Walking For a Cure

Cara Petitti

Thousands arrived at Lighthouse Point Park in New Haven last Sunday, Sept. 30, to participate in the Walk to End Alzheimer’s Disease. The New Haven walk, along with numerous other walks throughout Connecticut, marked the close of Alzheimer’s disease Awareness month.

Walkers were encouraged to plant artificial flowers in the sand, with the color of each flower corresponding to the walker’s relationship to Alzheimer’s disease.

The mission of the Alzheimer’s Association is to “eliminate Alzheimer’s disease through the advancement of research; to provide and enhance care and support for all affected; and to reduce the risk of dementia through the promotion of brain health.”

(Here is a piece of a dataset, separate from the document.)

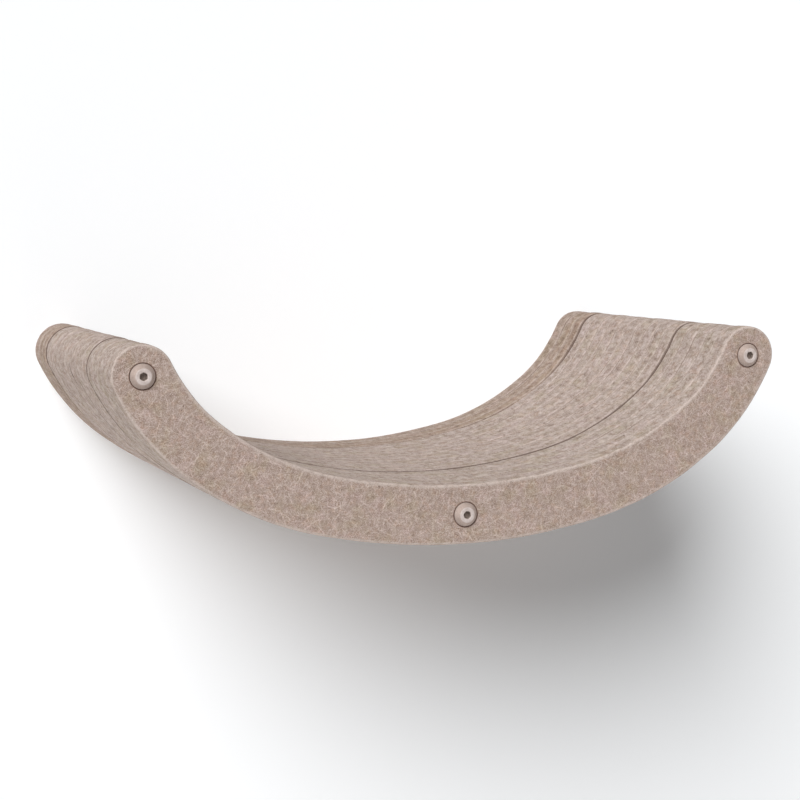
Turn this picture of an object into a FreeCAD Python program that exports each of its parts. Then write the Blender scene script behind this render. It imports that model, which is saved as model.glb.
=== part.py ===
import FreeCAD, Part
import math
import os
from collections import namedtuple

# A crescent-shaped lying shelf for a wall, in millimetres. Equal felt layers are stacked out from the wall
# on three threaded rods. A steel bracket, set into the back of the last layer, holds the rods and takes the
# wall screws. Cap nuts on the front layer clamp the stack.
#
# +X runs along the wall, +Y points into it and +Z is up. The wall is the plane y = 0. The origin is the
# middle of the lower pair of wall screws.

# Outer edge of a layer, as tangent arcs from the middle of its lower edge out to a tip.
bottom_arc_radius = 463.0
bottom_arc_sweep = 13.3
flank_arc_radius = 244.0
flank_arc_sweep = 24.3
tip_arc_radius = 165.0
tip_arc_sweep = 27.4
band_width = 42.0

# Felt layers, counted from the front.
felt_layer_count = 18
felt_thickness = 15.7
felt_edge_round = 0.8
seam_edge_round = 1.6
front_block_layer_count = 5
middle_block_layer_count = 10

# Threaded rods.
rod_diameter = 8.0
rod_end_chamfer = 0.8
rod_hole_clearance = 0.5
rod_wall_gap = 0.5
thread_clearance = 0.1

# Wall bracket, a steel strip along the middle of the band.
bracket_width = 24.0
bracket_thickness = 4.0
bracket_side_clearance = 0.5
wall_screw_hole = 5.5
wall_screw_head = 10.4
lower_screw_spacing = 140.0
upper_screw_spacing = 380.0

# Washer and lock nut on the front of the bracket.
washer_diameter = 16.0
washer_thickness = 1.6
washer_hole_clearance = 0.2
lock_nut_across_flats = 13.0
lock_nut_height = 4.0
lock_nut_chamfer = 0.6
lock_nut_room = 2.0

# Cap nuts.
cap_head_diameter = 17.0
cap_head_height = 4.0
cap_rim_height = 0.8
cap_flat_diameter = 11.6
cap_seat_depth = 0.8
cap_seat_clearance = 0.5
cap_sleeve_diameter = 10.0
cap_sleeve_length = 13.0
cap_sleeve_clearance = 0.25
cap_edge_round = 0.4
socket_across_flats = 5.0
socket_depth = 4.0
socket_floor = 1.2
rod_end_gap = 0.8
socket_turn = {"left": 2.0, "middle": -14.0, "right": 21.0}

HEX_STEP = 60.0
INWARD = FreeCAD.Vector(0, 1, 0)
PAST = 1.0  # how far a cutting tool runs past a face

Arc = namedtuple("Arc", "x z radius start end")


def half_outline(bottom):
    """Arcs of the middle line of the band, from x = 0 to the right tip."""
    arcs = []
    x, z, heading = 0.0, bottom, 0.0
    sizes = (
        (bottom_arc_radius, bottom_arc_sweep),
        (flank_arc_radius, flank_arc_sweep),
        (tip_arc_radius, tip_arc_sweep),
    )
    for radius, sweep in sizes:
        centre_x = x - radius * math.sin(heading)
        centre_z = z + radius * math.cos(heading)
        turned = heading + math.radians(sweep)
        arcs.append(Arc(centre_x, centre_z, radius - band_width / 2, heading, turned))
        x = centre_x + radius * math.sin(turned)
        z = centre_z - radius * math.cos(turned)
        heading = turned
    return arcs


def middle_height(arcs, x):
    """Height of the band's middle line at a distance x from the centre."""
    for arc in arcs:
        if x <= arc.x + arc.radius * math.sin(arc.end):
            break
    return arc.z - math.sqrt(arc.radius**2 - (x - arc.x) ** 2)


outline_bottom = -middle_height(half_outline(0.0), lower_screw_spacing / 2)
outline = half_outline(outline_bottom)
front_face = -felt_layer_count * felt_thickness
cap_seat = front_face + cap_seat_depth
cap_top = cap_seat - cap_head_height
cap_bore_floor = cap_top + socket_depth + socket_floor
rod_front = cap_bore_floor + rod_end_gap


def arc_point(arc, radius, angle, y):
    return FreeCAD.Vector(arc.x + radius * math.sin(angle), y, arc.z - radius * math.cos(angle))


def arc_edge(arc, offset, start, end, y):
    radius = arc.radius + offset
    ends = [arc_point(arc, radius, angle, y) for angle in (start, (start + end) / 2, end)]
    return Part.Arc(*ends).toShape()


def mirrored(shape):
    return shape.mirror(FreeCAD.Vector(0, 0, 0), FreeCAD.Vector(1, 0, 0))


def tip_centre(y):
    last = outline[-1]
    return arc_point(last, last.radius, last.end, y)


def tip_edge(half_width, y):
    """Half circle that closes the band at the right tip."""
    last = outline[-1]
    ahead = FreeCAD.Vector(math.cos(last.end), 0, math.sin(last.end)) * half_width
    outer = arc_point(last, last.radius + half_width, last.end, y)
    inner = arc_point(last, last.radius - half_width, last.end, y)
    return Part.Arc(outer, tip_centre(y) + ahead, inner).toShape()


def crescent(width, y, depth):
    """Solid with the crescent's outline at this band width, from y to y + depth."""
    half_width = width / 2
    bottom, *sides = outline
    right = [tip_edge(half_width, y)]
    edges = []
    for offset in (half_width, -half_width):
        edges.append(arc_edge(bottom, offset, -bottom.end, bottom.end, y))
        right += [arc_edge(arc, offset, arc.start, arc.end, y) for arc in sides]
    edges += right + [mirrored(edge) for edge in right]
    wire = Part.Wire(Part.__sortEdges__(edges))
    return Part.Face(wire).extrude(INWARD * depth)


def cylinder(diameter, centre, y, length):
    return Part.makeCylinder(diameter / 2, length, FreeCAD.Vector(centre.x, y, centre.z), INWARD)


def cone(front_diameter, back_diameter, centre, y, length):
    start = FreeCAD.Vector(centre.x, y, centre.z)
    return Part.makeCone(front_diameter / 2, back_diameter / 2, length, start, INWARD)


def hexagon(across_flats, centre, y, length, turn):
    """Six-sided bar with one corner turned from straight up by this many degrees."""
    corner = across_flats / 2 / math.cos(math.radians(HEX_STEP / 2))
    angles = [math.radians(turn + i * HEX_STEP) for i in range(7)]
    points = [
        FreeCAD.Vector(centre.x + corner * math.sin(a), y, centre.z + corner * math.cos(a))
        for a in angles
    ]
    return Part.Face(Part.makePolygon(points)).extrude(INWARD * length)


def rim_edges(solid, y):
    """Edges of a solid that lie in the plane at y."""
    return [e for e in solid.Edges if abs(e.BoundBox.YMin - y) < 1e-6 and abs(e.BoundBox.YMax - y) < 1e-6]


def write(name, shape):
    shape = shape.removeSplitter()
    if len(shape.Solids) != 1 or not shape.isValid():
        raise ValueError(f"{name} is not one valid solid")
    shape.Solids[0].exportStep(f"parts/{name}.step")
    print(f"{name}: {shape.Volume:.1f} mm3")


rod_places = {
    "left": mirrored(Part.Vertex(tip_centre(0))).Point,
    "middle": FreeCAD.Vector(0, 0, outline_bottom + band_width / 2),
    "right": tip_centre(0),
}
screw_places = [
    FreeCAD.Vector(side * spacing / 2, 0, middle_height(outline, spacing / 2))
    for spacing in (lower_screw_spacing, upper_screw_spacing)
    for side in (-1, 1)
]


def layer_edge_round(layers_in_front):
    """Rounding of the two edges that meet behind this many layers, wider where two blocks meet."""
    seams = (front_block_layer_count, front_block_layer_count + middle_block_layer_count)
    return seam_edge_round if layers_in_front in seams else felt_edge_round


def felt_layer(number):
    y = front_face + (number - 1) * felt_thickness
    layer = crescent(band_width, y, felt_thickness)
    layer = layer.makeFillet(layer_edge_round(number - 1), rim_edges(layer, y))
    back = y + felt_thickness
    layer = layer.makeFillet(layer_edge_round(number), rim_edges(layer, back))
    hole = rod_diameter + 2 * rod_hole_clearance
    if number == 1:
        layer = layer.cut(cap_seats(y))
        hole = max(hole, cap_sleeve_diameter + 2 * cap_sleeve_clearance)
    if number == felt_layer_count:
        layer = layer.cut(bracket_pocket())
        hole = max(washer_diameter, lock_nut_corner()) + 2 * lock_nut_room
    for place in rod_places.values():
        layer = layer.cut(cylinder(hole, place, y - PAST, felt_thickness + 2 * PAST))
    return layer


def cap_seats(y):
    """Shallow round seats that the cap nuts press into the front layer."""
    diameter = cap_head_diameter + 2 * cap_seat_clearance
    return [cylinder(diameter, place, y - PAST, cap_seat_depth + PAST) for place in rod_places.values()]


def bracket_pocket():
    width = bracket_width + 2 * bracket_side_clearance
    return crescent(width, -bracket_thickness, bracket_thickness + PAST)


def wall_bracket():
    bracket = crescent(bracket_width, -bracket_thickness, bracket_thickness)
    reach = bracket_thickness + 2 * PAST
    for place in rod_places.values():
        bore = rod_diameter + 2 * thread_clearance
        bracket = bracket.cut(cylinder(bore, place, -bracket_thickness - PAST, reach))
    sink = (wall_screw_head - wall_screw_hole) / 2
    for place in screw_places:
        bracket = bracket.cut(cylinder(wall_screw_hole, place, -bracket_thickness - PAST, reach))
        bracket = bracket.cut(cone(wall_screw_head, wall_screw_hole, place, -bracket_thickness, sink))
    return bracket


def rod(place):
    body = cylinder(rod_diameter, place, rod_front, -rod_wall_gap - rod_front)
    ends = rim_edges(body, rod_front) + rim_edges(body, -rod_wall_gap)
    return body.makeChamfer(rod_end_chamfer, ends)


def washer(place):
    y = -bracket_thickness - washer_thickness
    disc = cylinder(washer_diameter, place, y, washer_thickness)
    hole = rod_diameter + 2 * washer_hole_clearance
    return disc.cut(cylinder(hole, place, y - PAST, washer_thickness + 2 * PAST))


def lock_nut_corner():
    return lock_nut_across_flats / math.cos(math.radians(HEX_STEP / 2))


def lock_nut(place):
    y = -bracket_thickness - washer_thickness - lock_nut_height
    body = hexagon(lock_nut_across_flats, place, y, lock_nut_height, 0.0)
    blank = cylinder(lock_nut_corner(), place, y, lock_nut_height)
    body = body.common(blank.makeChamfer(lock_nut_chamfer, rim_edges(blank, y)))
    bore = rod_diameter + 2 * thread_clearance
    return body.cut(cylinder(bore, place, y - PAST, lock_nut_height + 2 * PAST))


def cap_nut(place, turn):
    slope = cap_head_height - cap_rim_height
    head = cylinder(cap_head_diameter, place, cap_seat - cap_rim_height, cap_rim_height)
    head = head.fuse(cone(cap_flat_diameter, cap_head_diameter, place, cap_top, slope))
    head = head.removeSplitter()
    head = head.makeFillet(cap_edge_round, rim_edges(head, cap_top))
    body = head.fuse(cylinder(cap_sleeve_diameter, place, cap_seat, cap_sleeve_length))
    bore = rod_diameter + 2 * thread_clearance
    depth = cap_seat + cap_sleeve_length - cap_bore_floor
    body = body.cut(cylinder(bore, place, cap_bore_floor, depth + PAST))
    return body.cut(hexagon(socket_across_flats, place, cap_top - PAST, socket_depth + PAST, turn))


def main():
    os.makedirs("parts", exist_ok=True)
    for number in range(1, felt_layer_count + 1):
        write(f"felt_layer_{number:02d}", felt_layer(number))
    write("wall_bracket", wall_bracket())
    for side, place in rod_places.items():
        write(f"threaded_rod_{side}", rod(place))
        write(f"washer_{side}", washer(place))
        write(f"lock_nut_{side}", lock_nut(place))
        write(f"cap_nut_{side}", cap_nut(place, socket_turn[side]))
    print(f"tip centre: {rod_places['right']}, middle rod: {rod_places['middle']}")
    print(f"wall screws: {[tuple(round(v, 3) for v in place) for place in screw_places]}")


main()
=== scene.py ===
import itertools
import math
import bpy
import numpy as np
from mathutils import Matrix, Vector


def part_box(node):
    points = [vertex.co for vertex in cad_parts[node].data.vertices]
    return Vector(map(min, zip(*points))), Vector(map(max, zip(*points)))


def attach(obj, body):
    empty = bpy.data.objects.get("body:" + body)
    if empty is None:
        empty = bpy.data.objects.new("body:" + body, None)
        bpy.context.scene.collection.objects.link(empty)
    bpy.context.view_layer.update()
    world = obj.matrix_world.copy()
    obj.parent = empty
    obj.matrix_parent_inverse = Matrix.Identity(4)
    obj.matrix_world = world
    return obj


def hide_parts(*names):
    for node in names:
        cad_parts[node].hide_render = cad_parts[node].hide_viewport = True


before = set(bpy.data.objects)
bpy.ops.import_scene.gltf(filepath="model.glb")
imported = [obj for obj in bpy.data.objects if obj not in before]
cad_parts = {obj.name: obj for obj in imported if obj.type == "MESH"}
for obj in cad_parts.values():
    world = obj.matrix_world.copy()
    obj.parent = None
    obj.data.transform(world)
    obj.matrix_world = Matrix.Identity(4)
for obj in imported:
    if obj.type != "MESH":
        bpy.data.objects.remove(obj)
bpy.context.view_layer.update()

# A crescent-shaped lying shelf of stacked felt layers on a wall, dressed for the camera.
# Shapes are worked out in millimetres and become metres when a mesh is made.
metresPerMillimetre = 0.001


def boxInMillimetres(node):
    low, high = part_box(node)
    return np.array(low) / metresPerMillimetre, np.array(high) / metresPerMillimetre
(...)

The Alzheimer’s walks began in 1989 when nine chapters around the United States raised $149,000 for the cause. Last year, 650 walks took place, raising over $4.5 million dollars. Numbers were expected to improve for the 2012 walk season.

The New Haven event opened at 9 a.m. for team and participant registration. Starbucks, in addition to other local organizations, donated refreshments. Raffle tickets were also sold for a variety of themed prize baskets. However, despite the excitement seen in the faces of walker’s and Alzheimer’s Association volunteers alike, no one could forget why they were all there: to find a cure for Alzheimer’s Disease.

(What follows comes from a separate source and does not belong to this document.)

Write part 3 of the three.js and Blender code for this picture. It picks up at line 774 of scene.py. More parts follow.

Through the building of the “Promise Garden,” a staple for the Alzheimer’s walk, it was clear that many participants had different reasons for being there. To build the “Promise Garden,” walkers were encouraged to plant artificial flowers in the sand, with the color of each flower corresponding to the walker’s relationship to Alzheimer’s disease. Blue flowers indicated that the walker was living with the disease. Orange flowers represented those who were caregivers to a person with Alzheimer’s. Purple stood for those who had lost someone to the illness, and yellow symbolized those there to give their support to the cause. Their promise? To find a cure.

Brittany Langer, a participant in New Haven’s Walk to End Alzheimer’s Disease, planted her purple flower in the sand near the waterfront. Langer, 21, is a native to the southern Connecticut area and an active volunteer with the Alzheimer’s Association. “Both of my grandmothers had it,” she explains, “and they both lost their battle.”

She explained the debilitating disease not only affects the people suffering with it, but their families as well. This experience drove her to get involved with the Connecticut chapter headquartered in Hartford.

As a volunteer, Langer gained valuable experience in planning and advertising the event. “People think that it magically all comes together, but in reality we have to make a lot of sponsorship phone calls. We have to recruit team members, and get people to register team captains and put out flyers.”

The New Haven Walk to End Alzheimer’s Disease raised nearly $185,000 dollars in donations, but the association expects that number to keep growing. “People can keep donating until November 30,” Langer stated. She hopes the next two months will bring the New Haven Walk over its goal of $202,000 dollars.

Although the New Haven event has passed, there are still opportunities for those interested to lend their support for the cause. The Southport Racquet Club will be hosting a 5k race on Nov. 3, with all of the proceeds going to the Alzheimer’s Association. More information can be obtained at www.southportracquetclub.com.

Nearly 5.4 million Americans are living with Alzheimer ’s disease. It is the “sixth-leading cause of death,” and cannot be “prevented, cured, or even slowed.” As seen in the “Promise Garden,” not all people affected by the disease suffer from it. Many have lost a family member, or currently care for those affected. The aim of The Walk to End Alzheimer’s is to end the suffering. The organization encourages people to get involved, as volunteers, like Langer, are the backbone of this effort.

“I wanted to be active in an organization that would be working to find a cure. That was the Alzheimer’s Association,” she said.